Write out exactly the lines from the line with "Keep writing the" through the line with "# Power inlet", both ends included, and no other line.
Start of Entries provided
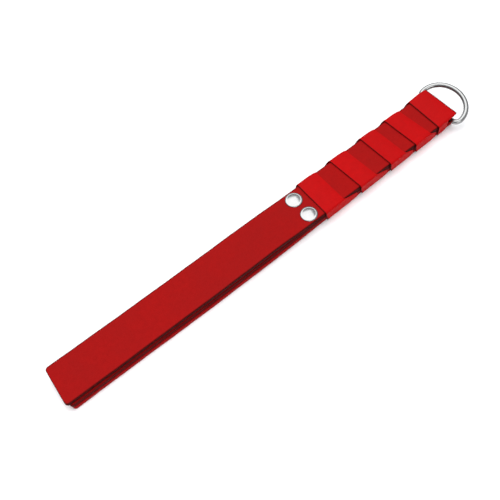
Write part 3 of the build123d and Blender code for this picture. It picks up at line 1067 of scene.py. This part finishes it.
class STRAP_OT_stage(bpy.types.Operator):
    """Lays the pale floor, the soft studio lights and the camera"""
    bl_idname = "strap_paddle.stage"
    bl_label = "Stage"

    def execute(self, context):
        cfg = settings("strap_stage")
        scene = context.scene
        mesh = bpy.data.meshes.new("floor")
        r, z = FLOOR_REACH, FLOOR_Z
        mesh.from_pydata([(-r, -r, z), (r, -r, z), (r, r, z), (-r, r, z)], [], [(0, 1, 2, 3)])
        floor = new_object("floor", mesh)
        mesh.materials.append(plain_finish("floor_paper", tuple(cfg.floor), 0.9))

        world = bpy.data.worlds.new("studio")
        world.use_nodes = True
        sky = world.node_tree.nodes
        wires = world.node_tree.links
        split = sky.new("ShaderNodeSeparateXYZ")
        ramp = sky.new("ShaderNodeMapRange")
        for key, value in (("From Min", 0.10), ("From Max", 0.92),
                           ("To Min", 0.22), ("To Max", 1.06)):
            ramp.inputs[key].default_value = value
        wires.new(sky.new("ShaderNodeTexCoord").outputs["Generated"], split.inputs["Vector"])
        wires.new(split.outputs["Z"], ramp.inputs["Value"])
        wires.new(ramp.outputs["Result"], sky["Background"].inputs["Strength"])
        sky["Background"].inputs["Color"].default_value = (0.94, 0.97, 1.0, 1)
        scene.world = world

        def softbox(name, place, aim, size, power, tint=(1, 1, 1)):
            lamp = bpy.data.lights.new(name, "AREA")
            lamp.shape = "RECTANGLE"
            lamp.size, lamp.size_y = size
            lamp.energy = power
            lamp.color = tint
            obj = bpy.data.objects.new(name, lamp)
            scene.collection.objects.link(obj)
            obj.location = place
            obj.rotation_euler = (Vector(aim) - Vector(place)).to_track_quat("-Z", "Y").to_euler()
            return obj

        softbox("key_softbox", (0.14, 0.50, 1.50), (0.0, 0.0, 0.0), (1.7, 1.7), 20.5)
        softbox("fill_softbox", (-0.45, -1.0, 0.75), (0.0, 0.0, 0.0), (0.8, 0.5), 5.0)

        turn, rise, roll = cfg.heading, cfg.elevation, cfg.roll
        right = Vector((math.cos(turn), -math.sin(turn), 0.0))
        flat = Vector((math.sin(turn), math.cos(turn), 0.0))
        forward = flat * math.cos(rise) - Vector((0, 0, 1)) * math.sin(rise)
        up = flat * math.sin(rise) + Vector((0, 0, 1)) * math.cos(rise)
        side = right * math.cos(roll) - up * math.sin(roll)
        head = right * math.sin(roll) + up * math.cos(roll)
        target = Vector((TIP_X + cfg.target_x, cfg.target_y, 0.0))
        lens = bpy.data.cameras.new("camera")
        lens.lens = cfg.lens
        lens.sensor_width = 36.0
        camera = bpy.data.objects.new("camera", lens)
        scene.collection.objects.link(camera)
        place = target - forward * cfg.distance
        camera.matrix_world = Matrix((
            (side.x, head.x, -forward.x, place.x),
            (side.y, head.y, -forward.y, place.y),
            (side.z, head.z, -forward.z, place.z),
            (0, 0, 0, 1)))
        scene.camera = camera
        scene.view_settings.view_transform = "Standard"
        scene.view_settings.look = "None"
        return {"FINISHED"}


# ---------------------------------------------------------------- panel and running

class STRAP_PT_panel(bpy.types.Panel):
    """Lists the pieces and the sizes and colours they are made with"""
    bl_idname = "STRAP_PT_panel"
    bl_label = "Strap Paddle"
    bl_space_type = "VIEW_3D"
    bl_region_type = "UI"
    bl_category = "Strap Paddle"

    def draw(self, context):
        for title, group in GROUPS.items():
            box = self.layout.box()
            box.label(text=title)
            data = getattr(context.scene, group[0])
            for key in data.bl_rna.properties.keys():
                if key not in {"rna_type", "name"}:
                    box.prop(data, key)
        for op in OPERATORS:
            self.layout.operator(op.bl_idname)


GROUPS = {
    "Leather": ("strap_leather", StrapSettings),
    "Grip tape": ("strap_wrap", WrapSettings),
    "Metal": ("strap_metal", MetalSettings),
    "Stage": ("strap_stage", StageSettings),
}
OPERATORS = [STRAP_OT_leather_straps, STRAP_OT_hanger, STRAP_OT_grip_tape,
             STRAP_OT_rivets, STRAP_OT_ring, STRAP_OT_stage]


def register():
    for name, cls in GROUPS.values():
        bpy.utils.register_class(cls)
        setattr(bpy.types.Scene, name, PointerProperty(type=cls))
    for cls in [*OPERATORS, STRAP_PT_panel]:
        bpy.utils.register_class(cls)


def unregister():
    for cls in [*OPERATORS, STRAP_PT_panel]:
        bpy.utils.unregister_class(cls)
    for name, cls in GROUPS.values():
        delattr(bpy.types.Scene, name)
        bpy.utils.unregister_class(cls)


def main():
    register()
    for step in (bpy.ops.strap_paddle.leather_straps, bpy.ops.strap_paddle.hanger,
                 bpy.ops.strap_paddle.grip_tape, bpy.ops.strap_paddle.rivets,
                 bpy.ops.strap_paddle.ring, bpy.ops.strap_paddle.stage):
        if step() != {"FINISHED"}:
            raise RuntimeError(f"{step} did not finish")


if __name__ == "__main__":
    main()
End of Entries provided
Start of Entries provided
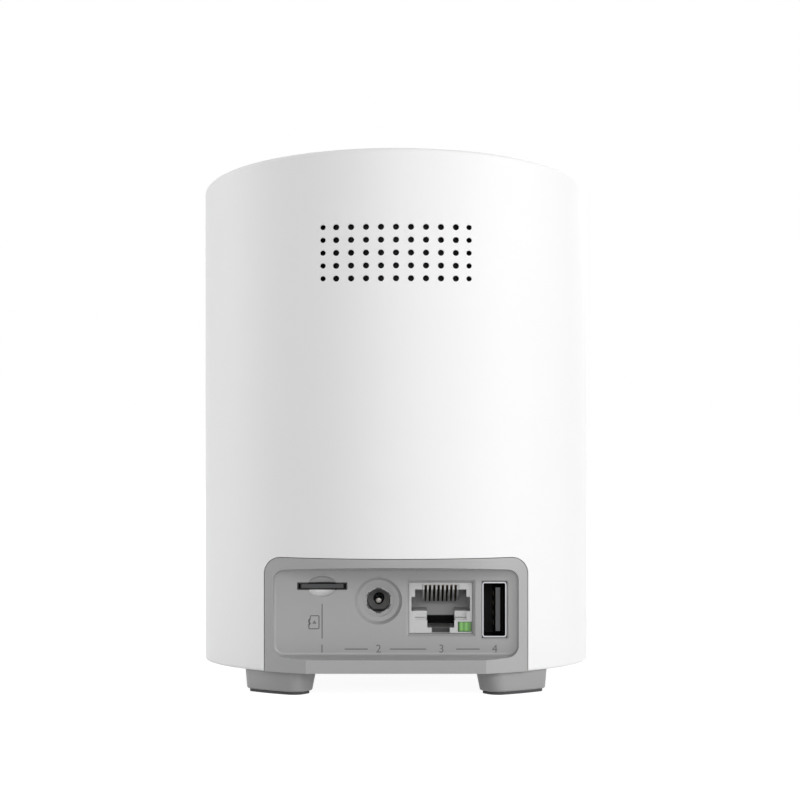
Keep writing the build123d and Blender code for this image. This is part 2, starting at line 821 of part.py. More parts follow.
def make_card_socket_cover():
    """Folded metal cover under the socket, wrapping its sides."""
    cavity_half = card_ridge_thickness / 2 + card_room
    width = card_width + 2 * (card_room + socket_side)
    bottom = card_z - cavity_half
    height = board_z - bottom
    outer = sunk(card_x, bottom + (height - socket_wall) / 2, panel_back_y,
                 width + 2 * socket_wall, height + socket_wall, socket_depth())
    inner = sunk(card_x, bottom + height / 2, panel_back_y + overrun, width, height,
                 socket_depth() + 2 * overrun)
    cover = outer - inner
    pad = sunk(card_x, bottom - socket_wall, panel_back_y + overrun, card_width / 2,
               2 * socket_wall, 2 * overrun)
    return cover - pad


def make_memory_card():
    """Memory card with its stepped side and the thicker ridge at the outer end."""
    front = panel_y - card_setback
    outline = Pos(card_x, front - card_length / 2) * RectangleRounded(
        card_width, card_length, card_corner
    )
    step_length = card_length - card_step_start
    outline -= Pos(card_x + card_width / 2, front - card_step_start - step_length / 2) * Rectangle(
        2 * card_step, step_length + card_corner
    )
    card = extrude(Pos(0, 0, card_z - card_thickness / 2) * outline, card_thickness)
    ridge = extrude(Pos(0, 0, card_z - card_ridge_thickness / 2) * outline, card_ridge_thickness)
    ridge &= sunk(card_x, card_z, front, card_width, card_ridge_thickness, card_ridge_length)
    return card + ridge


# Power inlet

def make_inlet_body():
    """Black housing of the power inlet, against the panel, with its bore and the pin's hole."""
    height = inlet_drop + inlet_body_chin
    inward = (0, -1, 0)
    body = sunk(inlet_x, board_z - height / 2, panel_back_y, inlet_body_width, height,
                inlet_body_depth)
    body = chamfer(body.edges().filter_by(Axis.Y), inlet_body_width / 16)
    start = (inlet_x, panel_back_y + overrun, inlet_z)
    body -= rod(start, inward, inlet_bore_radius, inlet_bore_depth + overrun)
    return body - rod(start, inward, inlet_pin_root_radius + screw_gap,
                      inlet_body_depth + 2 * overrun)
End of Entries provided
_Response to the exercise_.
Keep writing the build123d and Blender code for this image. This is part 2, starting at line 821 of part.py. More parts follow.
def make_card_socket_cover():
    """Folded metal cover under the socket, wrapping its sides."""
    cavity_half = card_ridge_thickness / 2 + card_room
    width = card_width + 2 * (card_room + socket_side)
    bottom = card_z - cavity_half
    height = board_z - bottom
    outer = sunk(card_x, bottom + (height - socket_wall) / 2, panel_back_y,
                 width + 2 * socket_wall, height + socket_wall, socket_depth())
    inner = sunk(card_x, bottom + height / 2, panel_back_y + overrun, width, height,
                 socket_depth() + 2 * overrun)
    cover = outer - inner
    pad = sunk(card_x, bottom - socket_wall, panel_back_y + overrun, card_width / 2,
               2 * socket_wall, 2 * overrun)
    return cover - pad


def make_memory_card():
    """Memory card with its stepped side and the thicker ridge at the outer end."""
    front = panel_y - card_setback
    outline = Pos(card_x, front - card_length / 2) * RectangleRounded(
        card_width, card_length, card_corner
    )
    step_length = card_length - card_step_start
    outline -= Pos(card_x + card_width / 2, front - card_step_start - step_length / 2) * Rectangle(
        2 * card_step, step_length + card_corner
    )
    card = extrude(Pos(0, 0, card_z - card_thickness / 2) * outline, card_thickness)
    ridge = extrude(Pos(0, 0, card_z - card_ridge_thickness / 2) * outline, card_ridge_thickness)
    ridge &= sunk(card_x, card_z, front, card_width, card_ridge_thickness, card_ridge_length)
    return card + ridge


# Power inlet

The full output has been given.